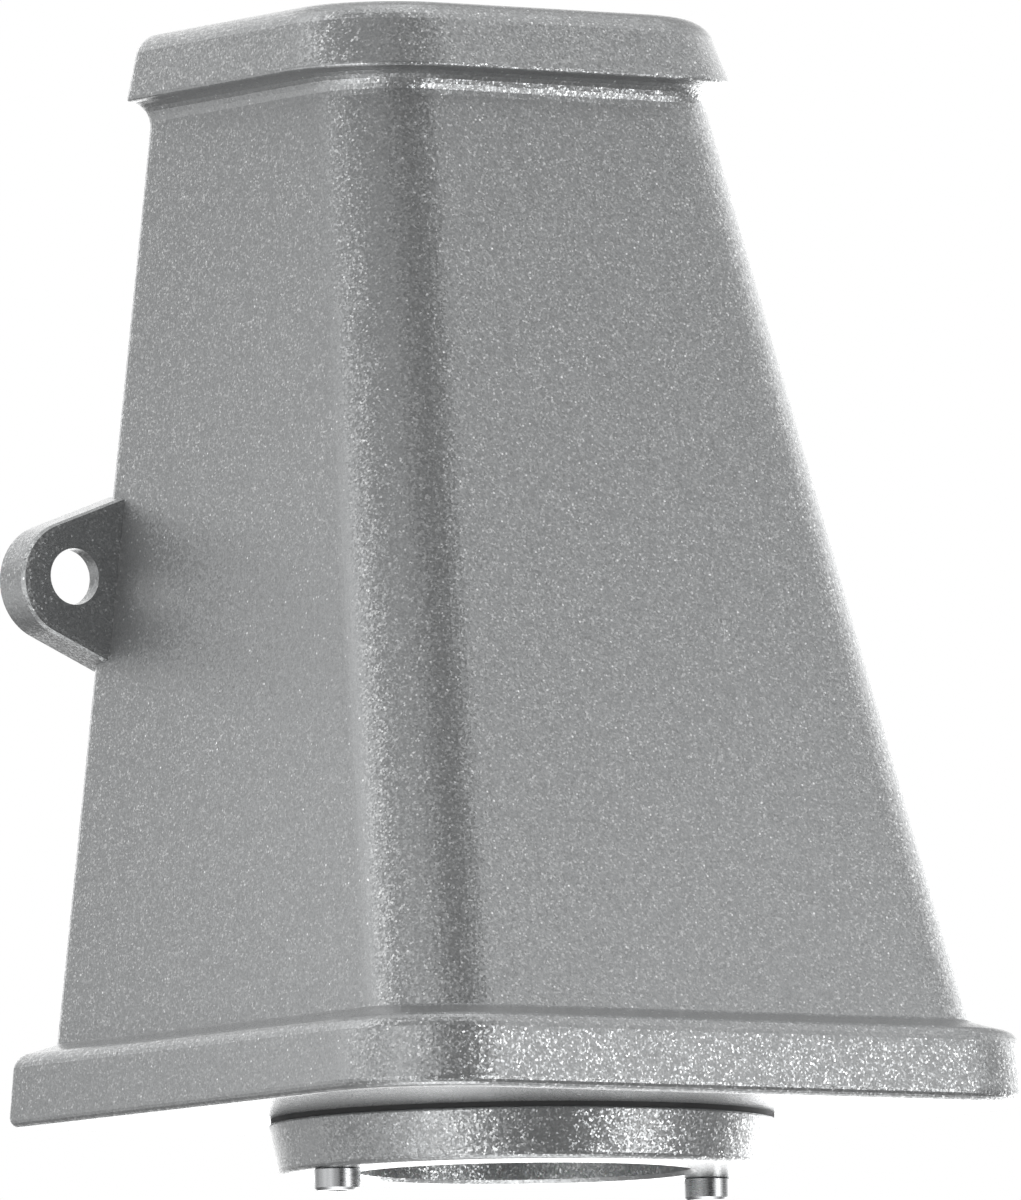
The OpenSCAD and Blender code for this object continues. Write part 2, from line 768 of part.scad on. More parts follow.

...

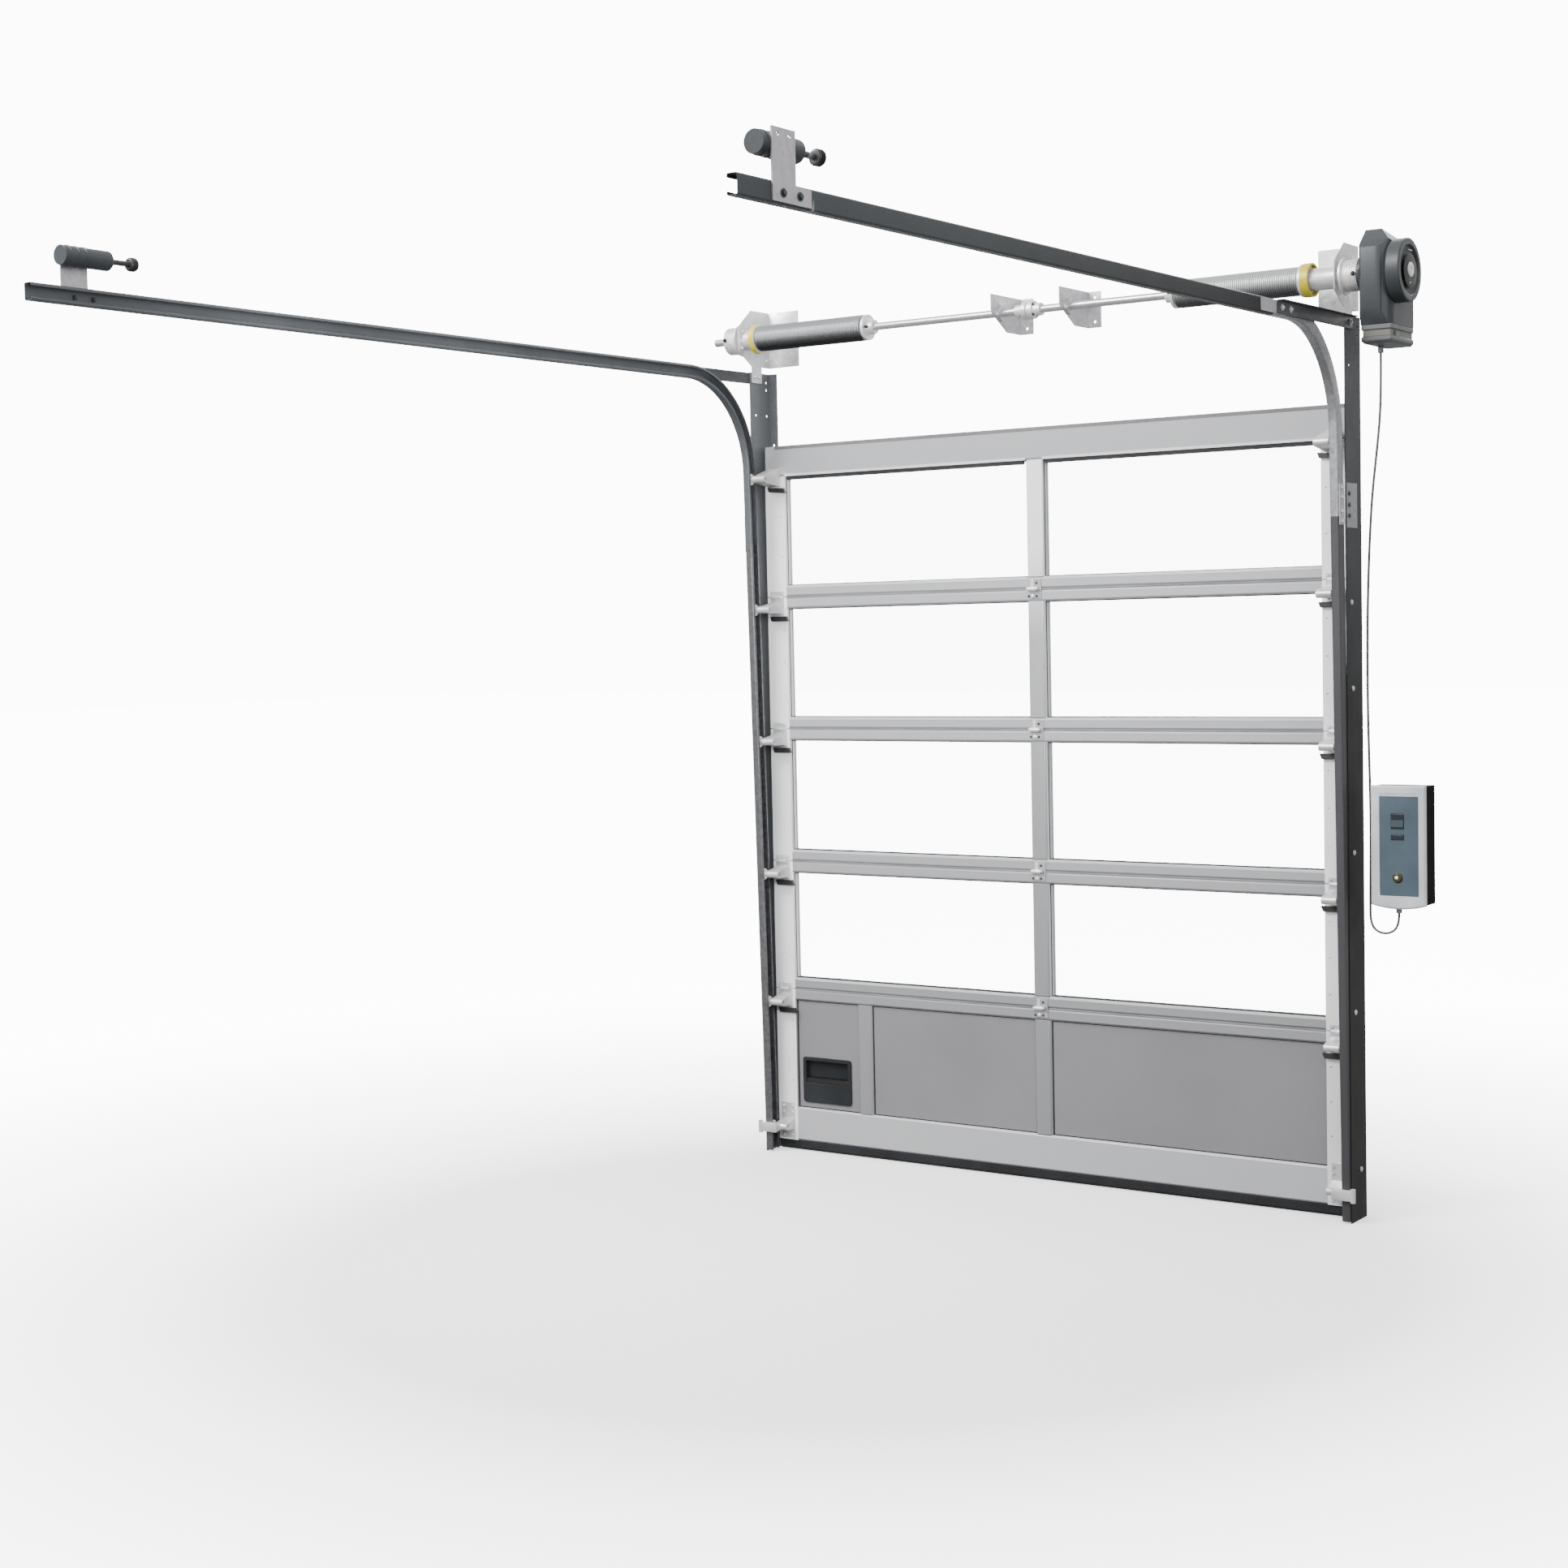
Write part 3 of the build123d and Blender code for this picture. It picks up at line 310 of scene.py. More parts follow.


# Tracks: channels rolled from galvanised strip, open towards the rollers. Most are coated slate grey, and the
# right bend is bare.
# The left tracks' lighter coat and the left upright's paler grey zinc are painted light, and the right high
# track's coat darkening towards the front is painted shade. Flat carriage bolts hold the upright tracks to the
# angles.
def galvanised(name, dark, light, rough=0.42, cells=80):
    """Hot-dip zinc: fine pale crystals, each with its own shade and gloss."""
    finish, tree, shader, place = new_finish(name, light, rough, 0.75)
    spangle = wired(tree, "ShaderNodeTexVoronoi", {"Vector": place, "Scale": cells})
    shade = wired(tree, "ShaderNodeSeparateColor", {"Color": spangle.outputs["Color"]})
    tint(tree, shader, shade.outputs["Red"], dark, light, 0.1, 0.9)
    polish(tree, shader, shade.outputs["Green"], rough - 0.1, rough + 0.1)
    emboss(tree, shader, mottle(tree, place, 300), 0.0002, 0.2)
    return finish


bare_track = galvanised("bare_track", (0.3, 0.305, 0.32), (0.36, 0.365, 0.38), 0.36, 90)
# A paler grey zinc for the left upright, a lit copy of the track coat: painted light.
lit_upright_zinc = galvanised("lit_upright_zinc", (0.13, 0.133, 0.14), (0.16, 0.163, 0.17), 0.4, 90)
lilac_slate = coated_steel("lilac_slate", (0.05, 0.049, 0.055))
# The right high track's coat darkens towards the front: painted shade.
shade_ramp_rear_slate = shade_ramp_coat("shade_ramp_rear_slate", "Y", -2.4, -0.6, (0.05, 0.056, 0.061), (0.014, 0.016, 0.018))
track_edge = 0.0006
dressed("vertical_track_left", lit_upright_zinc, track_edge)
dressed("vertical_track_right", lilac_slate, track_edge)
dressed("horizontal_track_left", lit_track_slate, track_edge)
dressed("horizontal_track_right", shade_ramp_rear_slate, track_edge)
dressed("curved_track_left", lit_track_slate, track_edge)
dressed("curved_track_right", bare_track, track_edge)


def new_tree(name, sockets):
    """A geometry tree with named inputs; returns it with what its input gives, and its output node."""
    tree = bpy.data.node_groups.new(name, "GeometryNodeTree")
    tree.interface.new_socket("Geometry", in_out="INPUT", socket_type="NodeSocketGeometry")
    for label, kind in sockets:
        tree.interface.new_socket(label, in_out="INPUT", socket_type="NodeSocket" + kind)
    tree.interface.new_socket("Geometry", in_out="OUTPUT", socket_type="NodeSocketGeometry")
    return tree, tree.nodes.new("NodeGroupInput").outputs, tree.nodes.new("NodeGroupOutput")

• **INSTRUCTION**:
Count every line in the listing above that holds "parts", then report only the count.

• **FULL RESPONSE**:
2